On Monday, September 3, 2007, dignitaries and thousands of Panamanian citizens watched a huge explosion level a hill near Paraiso, a village north of Panama City. That day launched work on a project that would eventually cost more than $6 billion (U.S.) to double the capacity of the Panama Canal and allow for the passage of longer and wider ships. Nearly nine years later on June 26, 2016, the expansion is finally scheduled to be open for business. The new canal capacity will be a major event in global energy markets, especially for growing volumes of U.S. natural gas, liquified petroleum gas (LPG) and petroleum product exports. In honor of this historic development, RBN will take you there! Rusty will be traversing the canal this Thursday, April 14th and will have the skinny on what is happening in Panama right now, with pictures to show for it. In today’s blog we set the stage for our voyage across the Panamanian Isthmus.
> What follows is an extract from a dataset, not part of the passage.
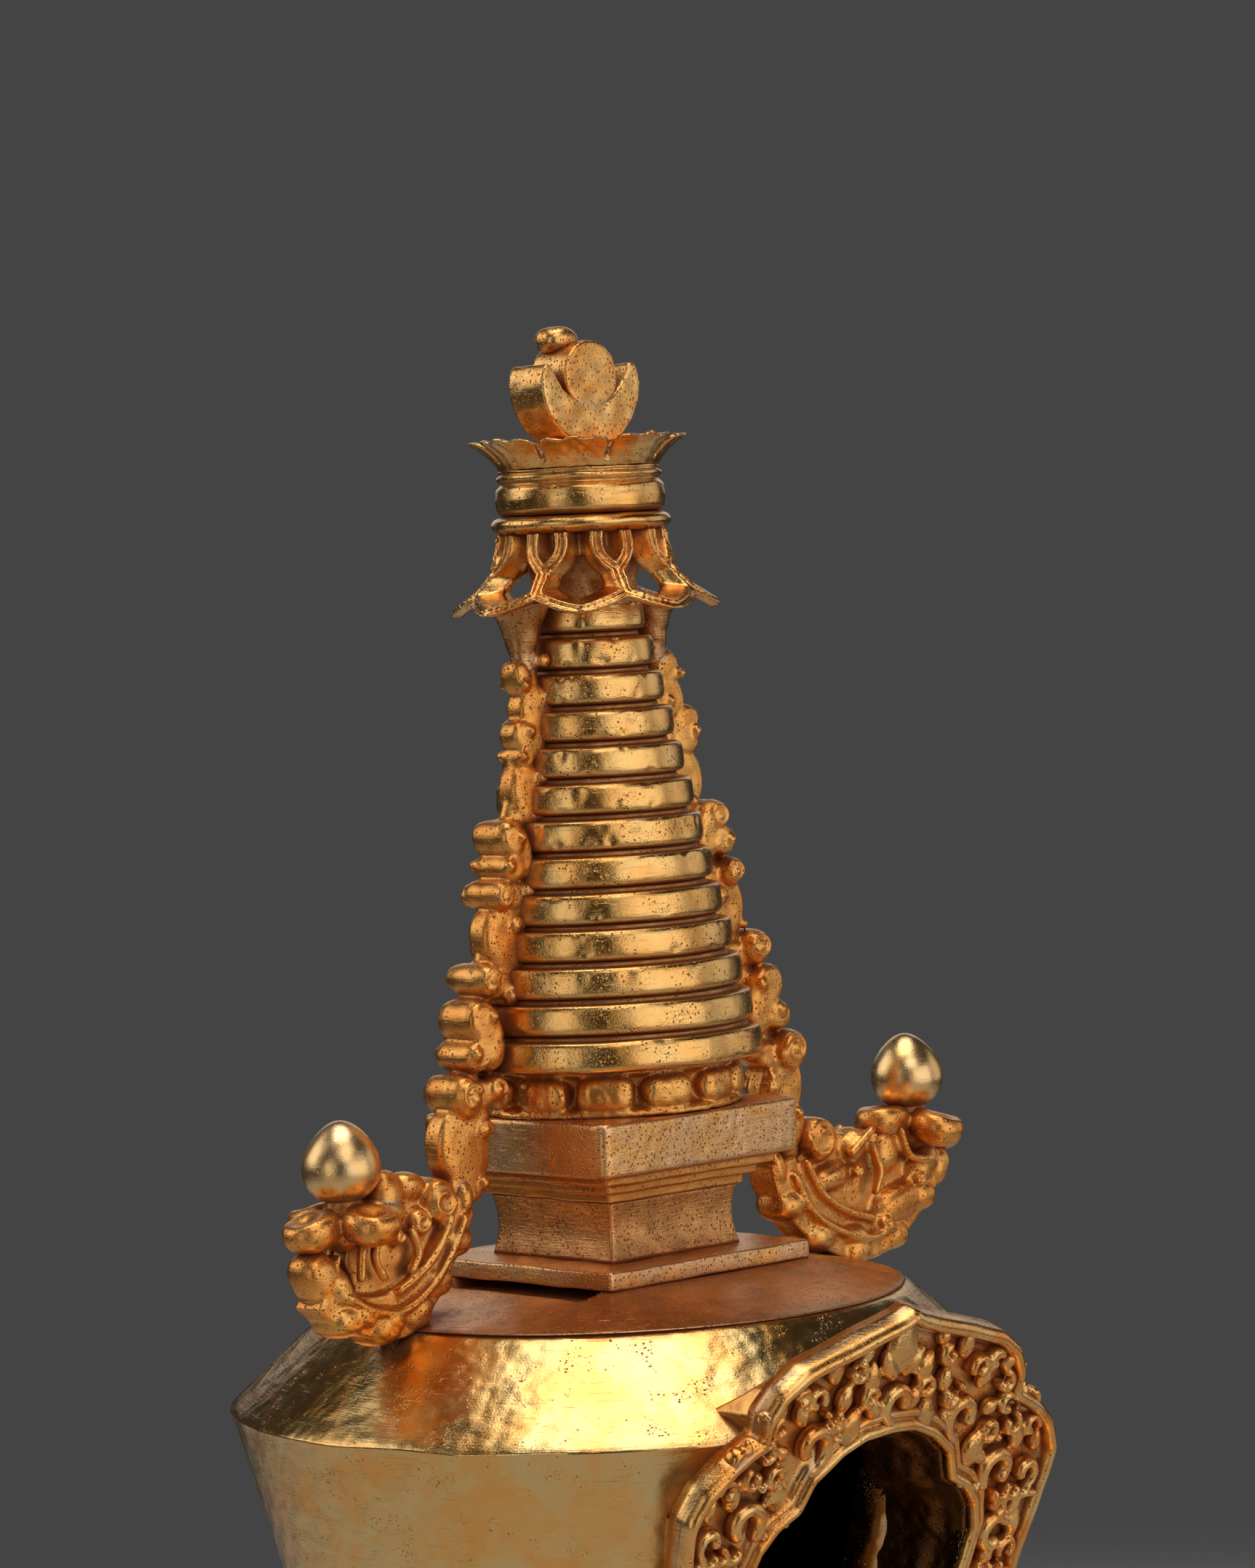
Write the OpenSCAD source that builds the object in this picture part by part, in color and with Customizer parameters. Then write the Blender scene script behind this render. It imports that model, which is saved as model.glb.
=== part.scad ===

The Panama Canal expansion has been a frequent topic in the RBN blogosphere. We did a primer on the subject (see Panama Tailored to Fit Larger Vessels) a few years back and subsequently have reviewed the impact of the expansion on the full range of hydrocarbon markets. In Courtesy of the Red, White and Blue we saw how the shipping distance from the U.S. Gulf Coast to Asia for large LNG tankers will drop from 16,000 to 9,000 miles when the canal expansion opens, cutting freight costs by more than 40%. Stayin’ Afloat with the LP Gees examined how the largest LPG vessels carrying propane and butane (very large gas carriers, VLGCS) cannot fit through the Panama Canal today, but will be able to after the expansion goes into service. In Rock the Boat Don’t Rock the Boat—Jones Act Vessels Through the Panama Canal? we looked at the possibility of moving US crude from the Gulf Coast to the West Coast either via the Panama Canal or the Transpanama pipeline (TPP). And in A Man, A Plan, An Expanded Panama Canal— Cutting Travel Times For LNG And LPG-Laden Ships we examined the benefits that canal expansion offers to LNG and LPG exports. Today we consider what the upcoming expansion does for the Canal’s capabilities, and what the new capacity will mean for energy markets.
The Expansion Project
The Panama Canal Expansion Project, also known as the Third Set of Locks Project, does two things. First it creates a new lane of traffic by adding a new set of locks at both the Atlantic end and the Pacific end of the canal. And second, because these locks are bigger than the existing locks built 100 years ago, larger ships will be able to traverse the canal. You may wonder how building new facilities at the ends of the canal could add such new capacity to the entire 50-mile length of the canal. What about all those miles of canal in between? Well, it is possible to add capacity to the whole canal with only new infrastructure at either end (and just a bit of widening in between) because the Panama Canal is not really a canal, at least in the traditional definition of the term. A traditional canal (like today’s Suez Canal or the U.S. Erie Canal built in the 1800s) is more like a big ditch. Not so the Panama. It is mostly a lake - Gatun Lake – with rivers fed by, and feeding the lake. Designing the canal to use this man-made lake is what made the original canal feasible in the first place, and what makes the canal expansion economically viable today.